Computers make it possible for robots to make many things, not only through standard von Neumann computers, but through neural nets and fuzzy logic.

Creativity

  • Combining three extensively developed fields simply would be a large creative act.
  • Creativity does not depend on how hard the act was.
  • "I believe the future will have a much greater need for style."
  • Creativity is like sex: you can read all the books, but without direct experience, you know little.
  • Pattern:
    • Recognition of a problem.
    • A long period of refinement, emotional involvement, and intense thinking. This can produce a solution or abandonment. Temporary abandonment is common; single-minded pursuit often does not work because the subconscious needs room to find a solution.
    • A moment of insight.
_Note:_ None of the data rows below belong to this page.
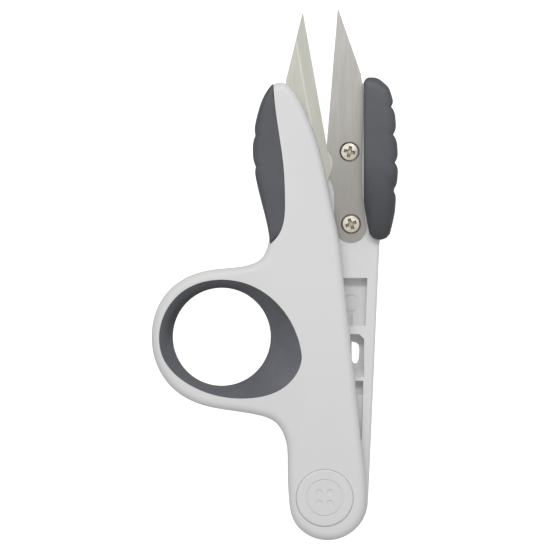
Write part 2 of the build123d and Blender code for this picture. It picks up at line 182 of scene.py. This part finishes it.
def upper_hole_shade(s):
    """Near 1 deep in the upper left of the finger hole, where painted shade darkens the rubber; 0
    elsewhere.
    """
    place = s.parts(s.place)
    upper_left = tau / 3  # as an angle from +X
    upwards = s.math("MULTIPLY", place["Y"], sin(upper_left))
    that_way = s.math("ADD", upwards, s.math("MULTIPLY", place["X"], cos(upper_left)))
    side = s.spread(that_way, 0.0462, 0.0535, 0, 0.9)
    depth = s.spread(place["Z"], 0.0085, 0.0123, 1, 0)
    return s.math("MULTIPLY", side, depth)


def grip_rubber(name, paleness, painted_shade_along_y=None, painted_shade_mask=None):
    """Soft dark rubber: a close pebble grain, a dusty bloom and a low sheen.

    painted_shade_along_y is how much painted shade darkens the rubber: a share at one height on the Y axis
    and a share at a second one, with an even change between them. painted_shade_mask is a mask of where
    the painted shade is darkest.
    """
    s = Shader(name)
    dust = s.noise(s.mapped((140, 140, 140)), detail=5.0, roughness=0.6)
    plain, dusty, pore = (
        tuple(paleness * channel for channel in colour)
        for colour in ((0.082, 0.085, 0.095), (0.096, 0.099, 0.110), (0.060, 0.063, 0.072))
    )
    base = s.blended(s.spread(dust, 0.35, 0.7, 0, 1), plain, dusty)
    # Painted shade: darker along Y, from one share at one height to another share at a second height.
    if painted_shade_along_y:
        (foot, share_at_foot), (head, share_at_head) = painted_shade_along_y
        painted_shade_share = s.spread(s.parts(s.place)["Y"], foot, head, share_at_foot, share_at_head)
        base = s.blended(painted_shade_share, base, tuple(0.35 * channel for channel in plain))
    # Painted shade: darker still where the mask is high.
    if painted_shade_mask:
        base = s.blended(painted_shade_mask(s), base, tuple(0.2 * channel for channel in plain))
    pores = s.noise(s.mapped((2600, 2600, 2600)), detail=2.0)
    s.drive("Base Color", s.blended(s.spread(pores, 0.58, 0.75, 0, 0.5), base, pore))
    s.drive("Roughness", s.spread(dust, 0.3, 0.7, 0.46, 0.58))
    s.bump((s.noise(s.mapped((420, 420, 420)), detail=3.0), 0.00002), (pores, 0.000012))
    s.constant(Specular_IOR_Level=0.6)
    return s.material


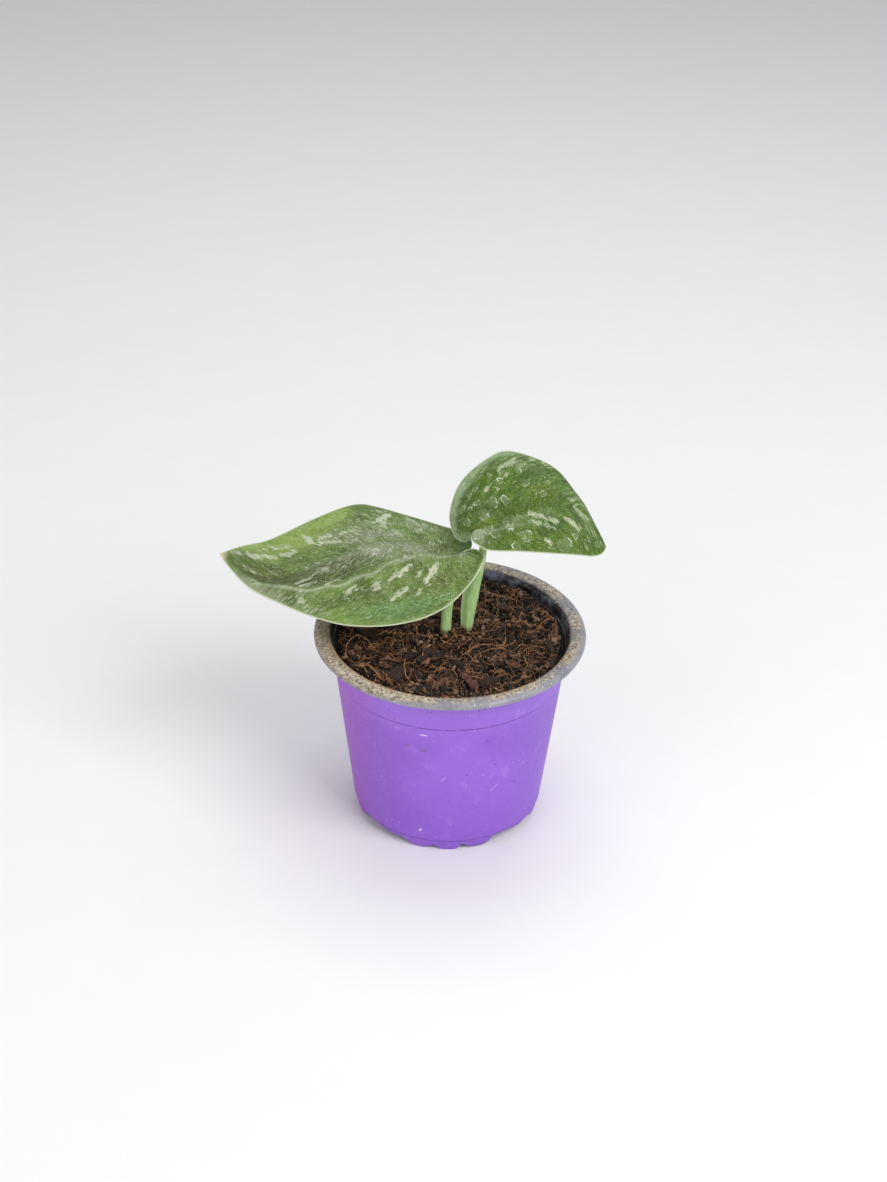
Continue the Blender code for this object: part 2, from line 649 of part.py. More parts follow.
def build_pothos():
    clear_scene()
    purple = make_material("purple_plastic", (0.34, 0.155, 0.71), 0.45)
    earth = make_material("damp_soil", (0.045, 0.022, 0.012), 0.95, 0.2)
    root_skin = make_material("pale_root", (0.52, 0.39, 0.21), 0.7)
    stalk_green = make_material("petiole_green", (0.23, 0.38, 0.12), 0.45)
    large_green = make_material("large_leaf_green", (0.11, 0.20, 0.045), 0.5)
    small_green = make_material("small_leaf_green", (0.11, 0.20, 0.05), 0.5)

    pothos = bpy.data.objects.new("pothos", None)
    bpy.context.scene.collection.objects.link(pothos)
    pothos.location = (POT_AXIS_X * MM, 0.0, 0.0)

    build_pot(pothos, purple)
    united("rootstock", rootstock_parts(), root_skin, pothos)
    build_petiole("petiole_large", LARGE_PETIOLE, pothos, stalk_green)
    build_petiole("petiole_small", SMALL_PETIOLE, pothos, stalk_green, SHEATH_THINNING)
    cutters = [
        united("rootstock_cutter", rootstock_parts(GAP), None, pothos),
        add_mesh_object("large_cutter", *petiole_mesh(LARGE_PETIOLE, GAP), None, pothos),
        add_mesh_object("small_cutter", *petiole_mesh(SMALL_PETIOLE, GAP, SHEATH_THINNING), None, pothos),
    ]
    build_soil(pothos, earth, cutters)
    build_leaf("leaf_large", LARGE_LEAF, pothos, large_green)
    build_leaf("leaf_small", SMALL_LEAF, pothos, small_green)


build_pothos()
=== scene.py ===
# Satin pothos with two leaves in a purple nursery pot: finish, light and camera.
# Lengths in the dictionaries are millimetres in the pot's own frame, whose axis is the pot's.
import math
import bpy
import numpy as np
from mathutils import Matrix, Vector


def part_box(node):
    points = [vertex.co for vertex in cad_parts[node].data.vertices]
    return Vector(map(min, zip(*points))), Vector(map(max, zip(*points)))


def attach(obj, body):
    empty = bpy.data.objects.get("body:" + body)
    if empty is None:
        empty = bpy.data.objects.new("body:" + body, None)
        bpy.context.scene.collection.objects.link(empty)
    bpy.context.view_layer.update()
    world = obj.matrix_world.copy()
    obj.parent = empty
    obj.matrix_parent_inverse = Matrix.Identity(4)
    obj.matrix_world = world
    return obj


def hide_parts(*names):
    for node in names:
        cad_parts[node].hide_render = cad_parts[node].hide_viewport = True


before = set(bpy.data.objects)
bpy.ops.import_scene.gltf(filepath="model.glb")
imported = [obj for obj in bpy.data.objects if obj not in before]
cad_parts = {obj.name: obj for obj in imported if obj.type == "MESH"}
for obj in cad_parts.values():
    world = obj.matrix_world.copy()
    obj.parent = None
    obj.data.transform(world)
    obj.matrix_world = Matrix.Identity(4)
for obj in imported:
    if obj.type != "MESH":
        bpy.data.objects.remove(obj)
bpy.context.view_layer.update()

mm = 0.001
potLow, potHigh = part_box("pot")
axisX = (potLow.x + potHigh.x) / 2 / mm
scene = bpy.context.scene


def say(text):
    print("pothos:", text)


# Objects from points in millimetres

def addPiece(name, mesh):
    piece = bpy.data.objects.new(name, mesh)
    scene.collection.objects.link(piece)
    return piece


def meshFrom(name, points, faces, edges=()):
    mesh = bpy.data.meshes.new(name)
    placed = (np.asarray(points, float) + (axisX, 0.0, 0.0)) * mm
    mesh.from_pydata(placed.tolist(), list(edges), faces)
    mesh.validate()
    return mesh


def paint(mesh, name, values):
    # a vector or a number for each point, for the materials to read
    values = np.asarray(values, np.float32)
    kind = "FLOAT_VECTOR" if values.ndim == 2 else "FLOAT"
    layer = mesh.attributes.new(name, kind, "POINT")
    layer.data.foreach_set("vector" if values.ndim == 2 else "value", values.ravel())


def smoothShade(piece, sharpAngle=40.0):
    piece.data.shade_smooth()
    piece.data.set_sharp_from_angle(angle=math.radians(sharpAngle))


def dress(piece, nodeName=None):
    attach(piece, "root")
    if nodeName:
        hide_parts(nodeName)


# Nodes, in materials and in geometry trees alike

def addNode(tree, kind, inputs=None, **settings):
    made = tree.nodes.new(kind)
    for label, value in settings.items():
        setattr(made, label, value)
    for key, value in (inputs or {}).items():
        if isinstance(value, bpy.types.NodeSocket):
            tree.links.new(value, made.inputs[key])
        else:
            made.inputs[key].default_value = value
    return made


def calc(tree, operation, first, second=0.0):
    return addNode(tree, "ShaderNodeMath", {0: first, 1: second}, operation=operation).outputs[0]


def times(tree, first, second):
    return calc(tree, "MULTIPLY", first, second)


def plus(tree, first, second):
    return calc(tree, "ADD", first, second)


def minus(tree, first, second):
    return calc(tree, "SUBTRACT", first, second)


def swing(tree, noise, spread):
    # a noise that swings about zero
    return times(tree, minus(tree, noise, 0.5), spread)


def vectorCalc(tree, operation, first, second=(0.0, 0.0, 0.0)):
    made = addNode(tree, "ShaderNodeVectorMath", {0: first, 1: second}, operation=operation)
    return made.outputs["Value"] if operation == "LENGTH" else made.outputs["Vector"]


def scaled(tree, vector, factor):
    return addNode(tree, "ShaderNodeVectorMath", {0: vector, "Scale": factor}, operation="SCALE").outputs[0]


def fade(tree, value, start, end, fromValue=0.0, toValue=1.0):
    made = addNode(tree, "ShaderNodeMapRange", {0: value, 1: start, 2: end, 3: fromValue, 4: toValue})
    made.interpolation_type = "SMOOTHSTEP"
    return made.outputs[0]


def mixed(tree, share, below, above):
    made = addNode(tree, "ShaderNodeMix", data_type="RGBA")
    for key, value in ((0, share), (6, below), (7, above)):
        if isinstance(value, bpy.types.NodeSocket):
            tree.links.new(value, made.inputs[key])
        else:
            made.inputs[key].default_value = (*value, 1.0) if isinstance(value, tuple) else value
    return made.outputs[2]


def coated(tree, colour, *coats):
    # lays coats of colour over one another, each through its own mask
    for mask, tone in coats:
        colour = mixed(tree, mask, colour, tone)
    return colour


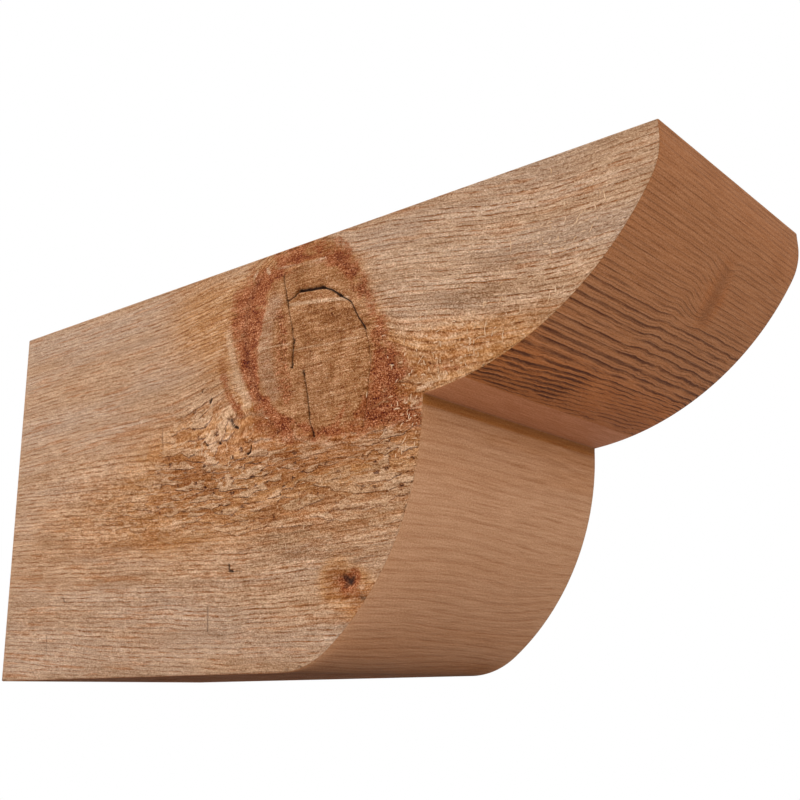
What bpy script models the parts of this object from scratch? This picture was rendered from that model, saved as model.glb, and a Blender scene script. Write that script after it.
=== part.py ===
"""Carved rafter tail: one rough-sawn cedar timber whose front end is cut to two convex curves.

Lengths are in metres. X runs along the timber towards the carved tip, Y across its width, Z up.
The origin is the middle of the timber's underside, so the underside lies on Z = 0. The back end
is the square plumb cut where the tail meets the rest of the roof framing. The front end is a nose
curve, a square notch and a second curve that runs into the underside.
"""

import math

import bmesh
import bpy
from mathutils import Vector

# The timber
LENGTH = 0.4064
WIDTH = 0.14605
HEIGHT = 0.19685
ARRIS = 0.0008

# The nose: the short plumb face under the top, the upper curve and where it reaches the notch
NOSE_FACE = 0.0067
NOSE_RADIUS = 0.0305
NOTCH_SETBACK = 0.1131
SOFFIT_SLOPE = math.radians(4.3)

# The heel: the lower curve from the notch to the flat underside
NOTCH_HEIGHT = 0.1098
HEEL_RUN = 0.0812
HEEL_RADIUS = 0.0465
HEEL_LEAN = math.radians(1.8)

# How finely a curve is faceted, the sharpest turn that still counts as smooth, and how near two
# points of the outline's loose caps have to be to count as one
FACET_ANGLE = math.radians(1.8)
SMOOTH_ANGLE = math.radians(20.0)
WELD = 0.00001

NAME = "rafter_tail"
CEDAR_COLOUR = (0.47, 0.255, 0.142, 1.0)
CEDAR_ROUGHNESS = 0.78


def clear_scene():
    """Removes whatever the open file holds."""
    for obj in list(bpy.data.objects):
        bpy.data.objects.remove(obj)


def arc(centre, radius, start, end):
    """Points of an arc from the start angle to the end angle, both ends included."""
    steps = max(2, math.ceil(abs(end - start) / FACET_ANGLE))
    angles = [start + (end - start) * i / steps for i in range(steps + 1)]
    return [centre + radius * Vector((math.cos(a), math.sin(a))) for a in angles]


def angle_of(point, centre):
    """Angle of a point seen from the centre of its circle."""
    return math.atan2(point.y - centre.y, point.x - centre.x)


def two_centred_curve(notch, inward, corner_centre, corner_radius, corner_end):
    """A large arc that starts at the notch, then a small corner arc that it runs into smoothly.

    inward is the unit direction from the notch to the large arc's centre. The large radius is the
    one that makes the two circles touch from inside, so the corner arc ends tangent to its face.
    """
    reach = corner_centre - notch
    radius = (reach.dot(reach) - corner_radius**2) / (2 * (reach.dot(inward) - corner_radius))
    centre = notch + radius * inward
    join = angle_of(corner_centre, centre)
    large = arc(centre, radius, angle_of(notch, centre), join)
    small = arc(corner_centre, corner_radius, join, corner_end)
    return large + small[1:]


def profile():
    """Outline of the timber's side, anticlockwise, with X from the back end and Y as height."""
    notch = Vector((LENGTH - NOTCH_SETBACK, NOTCH_HEIGHT))
    rise = HEIGHT - NOSE_FACE - NOTCH_HEIGHT

    nose_radius = min(NOSE_RADIUS, rise / 2, NOTCH_SETBACK / 2)
    nose_centre = Vector((LENGTH - nose_radius, HEIGHT - NOSE_FACE))
    towards_nose_centre = Vector((-math.sin(SOFFIT_SLOPE), math.cos(SOFFIT_SLOPE)))
    nose = two_centred_curve(notch, towards_nose_centre, nose_centre, nose_radius, 0.0)

    heel_radius = min(HEEL_RADIUS, NOTCH_HEIGHT / 2, HEEL_RUN / 1.5)
    heel_centre = Vector((notch.x - HEEL_RUN, heel_radius))
    towards_heel_centre = Vector((-math.cos(HEEL_LEAN), math.sin(HEEL_LEAN)))
    heel = two_centred_curve(notch, towards_heel_centre, heel_centre, heel_radius, -math.pi / 2)

    back_end = [Vector((0.0, HEIGHT)), Vector((0.0, 0.0))]
    return back_end + heel[::-1] + nose[1:] + [Vector((LENGTH, HEIGHT))]


def outline_curve(points):
    """The profile as a flat filled curve, as thick as the timber is wide and standing upright."""
    data = bpy.data.curves.new(NAME + "_outline", "CURVE")
    data.dimensions = "2D"
    data.fill_mode = "BOTH"
    data.extrude = WIDTH / 2
    spline = data.splines.new("POLY")
    spline.points.add(len(points) - 1)
    for spline_point, point in zip(spline.points, points):
        spline_point.co = (point.x - LENGTH / 2, point.y, 0.0, 1.0)
    spline.use_cyclic_u = True
    outline = bpy.data.objects.new(NAME + "_outline", data)
    outline.rotation_euler = (math.pi / 2, 0.0, 0.0)
    bpy.context.scene.collection.objects.link(outline)
    bpy.context.view_layer.update()
    return outline


def timber_from(outline, collection):
    """The outline made a closed mesh object, in place of the curve."""
    graph = bpy.context.evaluated_depsgraph_get()
    mesh = bpy.data.meshes.new_from_object(outline.evaluated_get(graph))
    mesh.name = NAME
    mesh.transform(outline.matrix_world)
    bpy.data.objects.remove(outline)
    timber = bpy.data.objects.new(NAME, mesh)
    collection.objects.link(timber)
    return timber


def ease_arrises(timber):
    """Welds the caps on and rounds the outer edges a little. The notch's inner corner stays crisp."""
    solid = bmesh.new()
    solid.from_mesh(timber.data)
    bmesh.ops.remove_doubles(solid, verts=solid.verts, dist=WELD)
    weight = solid.edges.layers.float.new("bevel_weight_edge")
    for edge in solid.edges:
        edge[weight] = float(edge.calc_face_angle_signed() > SMOOTH_ANGLE)
    solid.to_mesh(timber.data)
    solid.free()
    ease = timber.modifiers.new("arris", "BEVEL")
    ease.width = ARRIS
    ease.segments = 2
    ease.limit_method = "WEIGHT"


def cedar():
    """Rough-sawn cedar, unfinished."""
    material = bpy.data.materials.new("cedar")
    material.use_nodes = True
    shader = material.node_tree.nodes["Principled BSDF"]
    shader.inputs["Base Color"].default_value = CEDAR_COLOUR
    shader.inputs["Roughness"].default_value = CEDAR_ROUGHNESS
    shader.inputs["Metallic"].default_value = 0.0
    return material


def main():
    """Builds the rafter tail in a collection of its own."""
    clear_scene()
    collection = bpy.data.collections.new("carved_rafter_tail")
    bpy.context.scene.collection.children.link(collection)
    timber = timber_from(outline_curve(profile()), collection)
    ease_arrises(timber)
    timber.data.materials.clear()
    timber.data.materials.append(cedar())
    timber.data.shade_smooth()
    timber.data.set_sharp_from_angle(angle=SMOOTH_ANGLE)


main()
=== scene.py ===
"""A carved rafter tail of rough-sawn cedar, in a plain studio.

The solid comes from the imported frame. This scene gives it the surface of the real timber: torn grain,
a large knot with its cracks and stain, growth lines across the two curves, and sawn end grain.

Surface features are placed in millimetres: X from the back end, Y from the middle of the width and
Z from the underside. Meshes are in metres, in the frame's own axes.
"""

import logging
import math
from collections.abc import Sequence
from dataclasses import dataclass, field, replace
from enum import Enum
from functools import partial, reduce

import bpy
import numpy as np
from mathutils import Matrix, Vector
from mathutils.geometry import delaunay_2d_cdt

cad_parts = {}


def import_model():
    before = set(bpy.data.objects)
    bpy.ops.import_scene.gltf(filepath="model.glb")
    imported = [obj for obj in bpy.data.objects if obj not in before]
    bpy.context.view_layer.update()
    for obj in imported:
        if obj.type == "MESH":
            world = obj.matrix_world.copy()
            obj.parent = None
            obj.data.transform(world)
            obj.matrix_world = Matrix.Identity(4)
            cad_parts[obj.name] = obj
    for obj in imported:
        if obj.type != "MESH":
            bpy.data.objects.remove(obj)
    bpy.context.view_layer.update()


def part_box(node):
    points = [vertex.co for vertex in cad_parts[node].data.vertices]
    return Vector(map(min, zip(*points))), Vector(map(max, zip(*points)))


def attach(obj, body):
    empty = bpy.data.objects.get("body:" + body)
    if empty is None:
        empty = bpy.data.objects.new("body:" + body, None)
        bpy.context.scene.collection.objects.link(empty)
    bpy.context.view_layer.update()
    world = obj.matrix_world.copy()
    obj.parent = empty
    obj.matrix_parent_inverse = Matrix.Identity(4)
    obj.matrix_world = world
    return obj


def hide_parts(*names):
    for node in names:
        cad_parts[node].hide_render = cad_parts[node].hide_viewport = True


LOG = logging.getLogger("rafter_tail")

NODE = "rafter_tail"
BODY = "root"
MM = 0.001

Array = np.ndarray
Socket = bpy.types.NodeSocket


class Face(Enum):
    """The timber's faces. The value is the face's material slot on the mesh."""

    NEAR = 0
    FAR = 1
    TOP = 2
    BACK = 3
    UNDERSIDE = 4
    HEEL = 5
    NOSE = 6


class Paint(Enum):
    """What a stroke adds to the surface. The value is the name of its mesh attribute."""

    HALO = "halo"
    PALE = "pale"
    GREY = "grey"
    AMBER = "amber"
    DARK = "dark"


def smoothstep(low: float, high: float, value: Array) -> Array:
    """Smooth rise from 0 at low to 1 at high.

    Args:
        low: Where the rise starts.
        high: Where it ends. It may be below low, which makes a fall.
        value: Values to look up.

    Returns:
        One number from 0 to 1 for each value.
    """
    share = np.clip((value - low) / (high - low), 0.0, 1.0)
    return share * share * (3.0 - 2.0 * share)


def srgb(red: int, green: int, blue: int) -> tuple[float, float, float, float]:
    """A colour as read off a screen, made linear.

    Args:
        red: Red, from 0 to 255.
        green: Green, from 0 to 255.
        blue: Blue, from 0 to 255.

    Returns:
        Linear red, green, blue and an alpha of 1.
    """
    shares = (red / 255.0, green / 255.0, blue / 255.0)
    linear = [s / 12.92 if s <= 0.04045 else ((s + 0.055) / 1.055) ** 2.4 for s in shares]
    return (linear[0], linear[1], linear[2], 1.0)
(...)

You see it. Usually you are wrong, but maybe the problem has to be altered to fit the solution.
    • Ask: "If I had a solution, what would it look like?" What must it involve? This is the reversion thinking pattern.
  • Manage the subconscious: saturate it. Think seriously about nothing else for hours or days. Deprive it of anything else.
  • "Luck favors the prepared mind." Think constantly and occasionally you are lucky.
  • You need hooks, analogies, and reminders: x reminds you of y.
  • Build an information retrieval system. Make a habit of turning over new information and creating hooks for retrieval.
  • Mold new ideas by trying to connect them to relevant information.
  • When you learn something, think of other applications for it, maybe not from the past, but ones that might be found in the future.
  • He found luck by making absurd timelines and almost being late. Pride and self-confidence mattered.
  • Dropping a problem: previous successes convince people that they can solve any problem.
  • Great things might arrive early. There is no perfect moment, and it will never arrive.

Experts

Most great innovations come from outside the field, not from insiders. If an expert says yes, it is yes. If he says no, get a second opinion.

Data

Never process any data until you carefully examine it for errors.

Systems Engineering

People get too deep into the details and forget the bigger picture. The goal is not to give a lecture, but to educate. Avoid myopic views. Larger pictures matter, though some larger pictures are wrong.

You Get What You Measure

  • Recruiting for research means looking for originality in science and engineering. Originality can also show up in behavior and dress.
  • At Bell Labs, research people went out to do the hiring for research.
  • Even in entertainment there are first and last performers. Society rates people, and in a fast-changing society this happens often.
  • Ask whether things are as reported. Ask questions.

You and Your Research

"Yes, I would like to do great work." Pick your own goals. What great means is up to you, but have them, and make them high.

Luck and Preparation

  • Objection: great science is not done by luck.
  • But luck favors the prepared mind.
  • Newton: "If others would think as hard as I did, then they would get similar results."

Courage and Confidence

  • Great work is something else than mere brains.
  • One success can bring confidence and courage.
  • Once you get your courage up and believe you can do important problems, then you can.
  • "You would be surprised, Hamming, how much you would know if you worked as hard as he did that many years."
  • The more you know, the more you learn; the more you learn, the more you can do; the more you can do, the more opportunity opens up.
  • If you believe too much, you will not notice flaws. If you doubt too much, you will not start. Ambiguity is important.
  • If you are completely submerged in a problem, your subconscious will find answers.

Important Problems

  • "What are the most important problems in your field?"
  • You will not do important work otherwise.
  • Great scientists have a set of 10 to 20 important problems in their field, always looking for an attack.
  • Important means there has to be an attack as well.
  • Have "great thoughts time" only to discuss these things.
  • When you see a new idea, ask whether it attacks one of your important problems. If yes, go for it.
  • Working with the door closed gets more done, but leaving the door open occasionally gives clues about the world and what might be important.

Building and Selling

  • Some people do slightly the wrong thing, not much, but enough to miss fame.
  • Do your job so others can build on top of it.
  • You have to sell the work, not only do it.
  • Next time you open a journal, ask why you read some papers and not others.
  • Write clearly, give reasonably formal talks, and learn to give a conference talk.

Working With the System

  • Good scientists often fight the system instead of learning to work with it and use what it offers. This does not work.
  • Make an effort to appear to conform better. Dress according to audience expectations.
  • Or fight it steadily as a small undeclared war for your whole life.
  • "Which do you want to be? The person who changes the system or the person who does first-class science?"

Emotional Involvement

  • If you do not get emotionally involved, it does not create stress. You need stress.
  • Pick capable people to have conversations with.